Postby lasersafe1 » Thu Jul 01, 2010 7:36 pm

I spoke with one of the major manufacturers today. He was understandably reluctant to give out too much information to a DIY hobbyist. His laser machines sell for $100,000, so it would not be a wise business move to teach people how to build their own. When I mentioned the grayscale, he asked me how fast my laser was. When I said 15us, he indicated that this is impossible for a DC tube. They use RF tubes because they have a faster response than the DC. I immediately realized my mistake. I have been thinking that my laser was fast because I saw the 15us pulses coming from the DSP and thought I saw an accurate burning on the item being engraved. This is not proof that the laser itself was turning on and off within that time period. For all I know, the laser didn't respond at all for that particular pixel.

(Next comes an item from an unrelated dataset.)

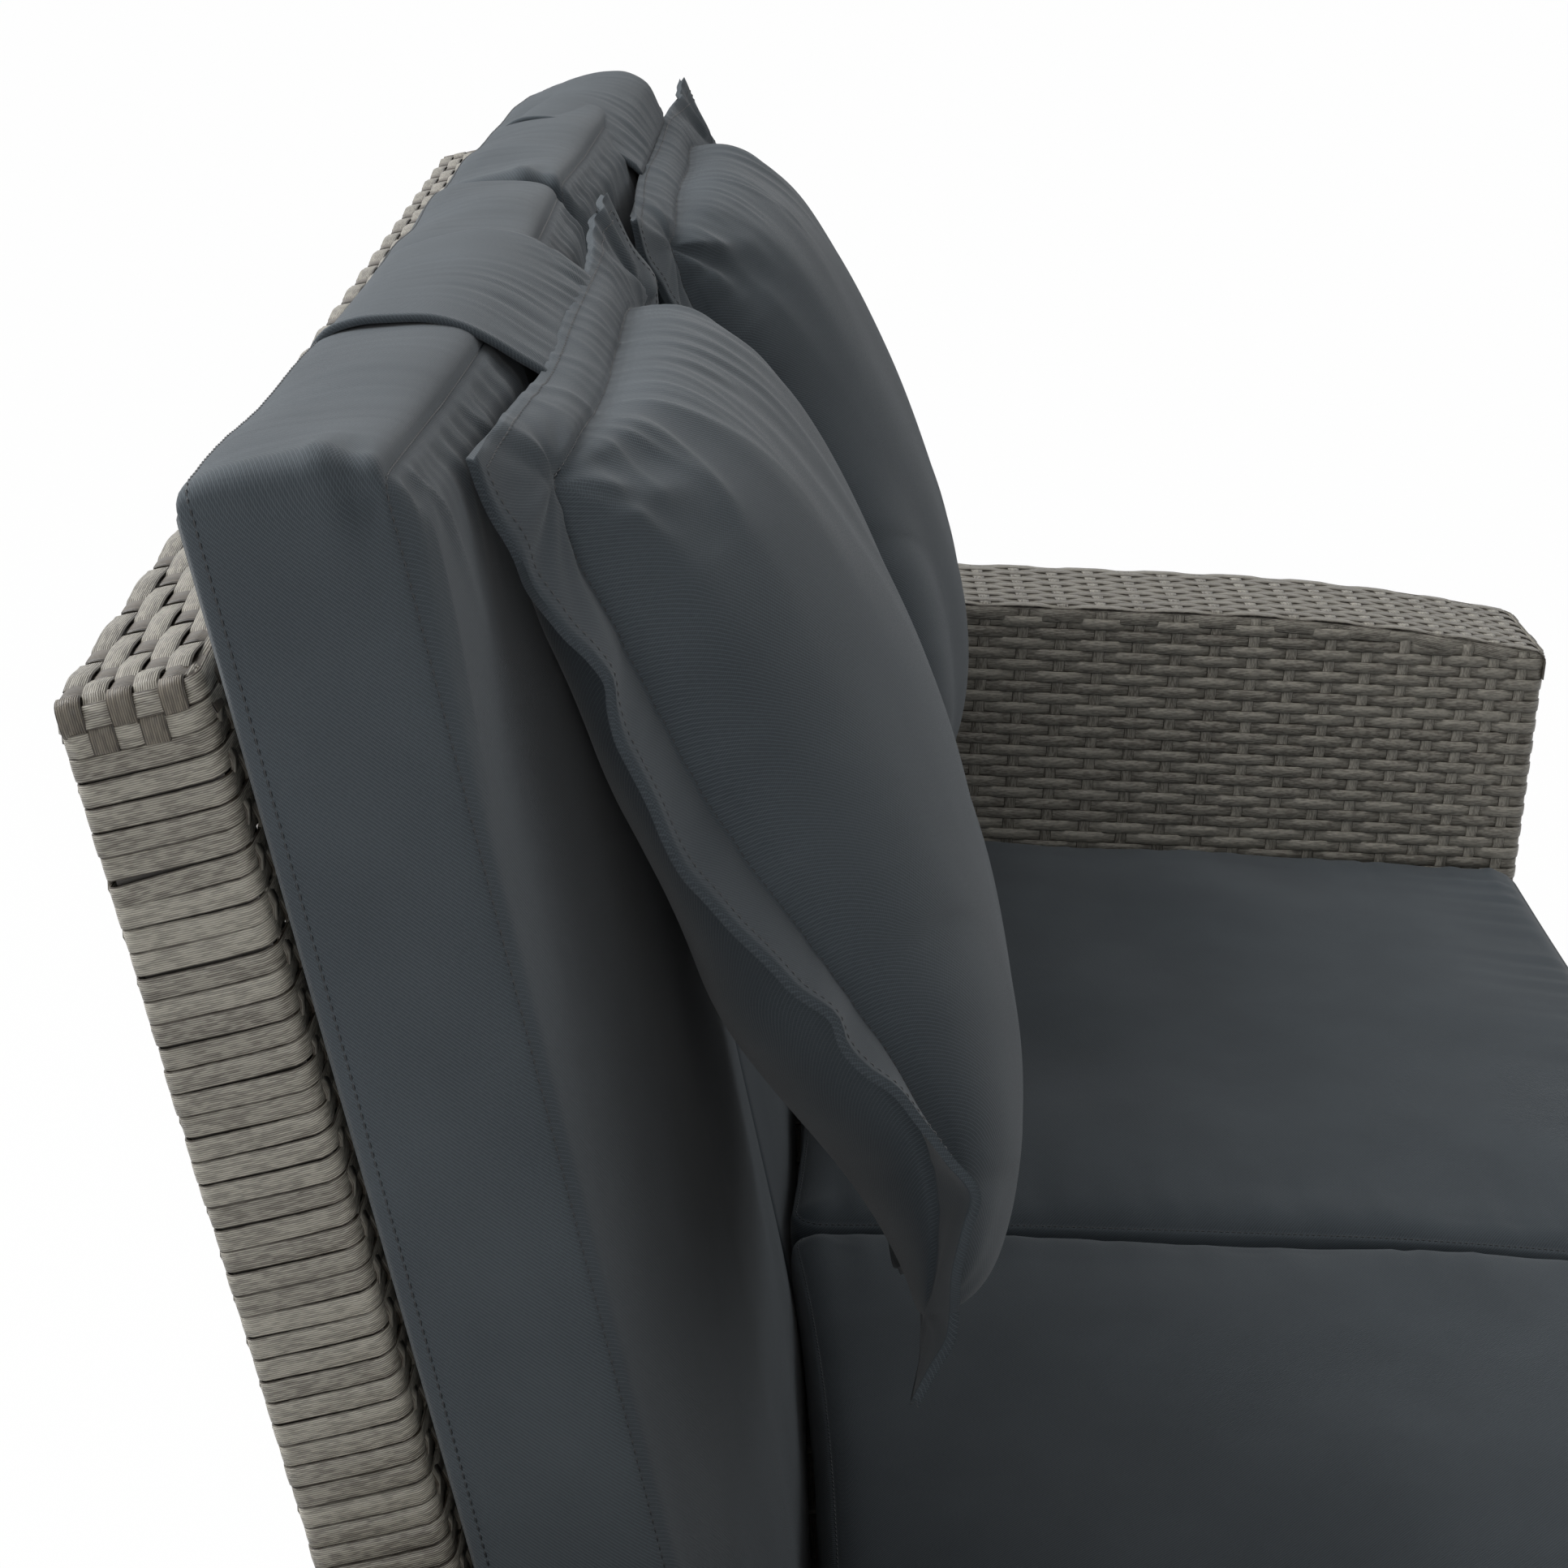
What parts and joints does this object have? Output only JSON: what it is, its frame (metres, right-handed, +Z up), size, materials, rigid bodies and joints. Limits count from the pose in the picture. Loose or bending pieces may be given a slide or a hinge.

I think there are a couple experiments that could be done.

1. Put a low value resistor as a balast on the ground return line from the tube and measure the pulse on an oscilloscope as compared to a command pulse in channel 2 of the scope. This would tell us if the power supply responds within XX microseconds of a command.

2. If the pulse is present on the ground return, then that means the plasma was indeed generated and the laser fired for that time period.

The alternative is to find a fast photodiode that responds to 10.6um light. I am not aware of any. I guess one could also use a conventional photodiode looking at the side of the tube to measure the visible light that appears from the excited nitrogen in the mix. Clearly if there is no visible glow present through the side, there is no infrared being delivered out the end.

Anybody else got any ideas? I'm sure it already exists in literature somewhere, but I haven't found it yet. Would have thought I could find it at Sam's Laser FAQ.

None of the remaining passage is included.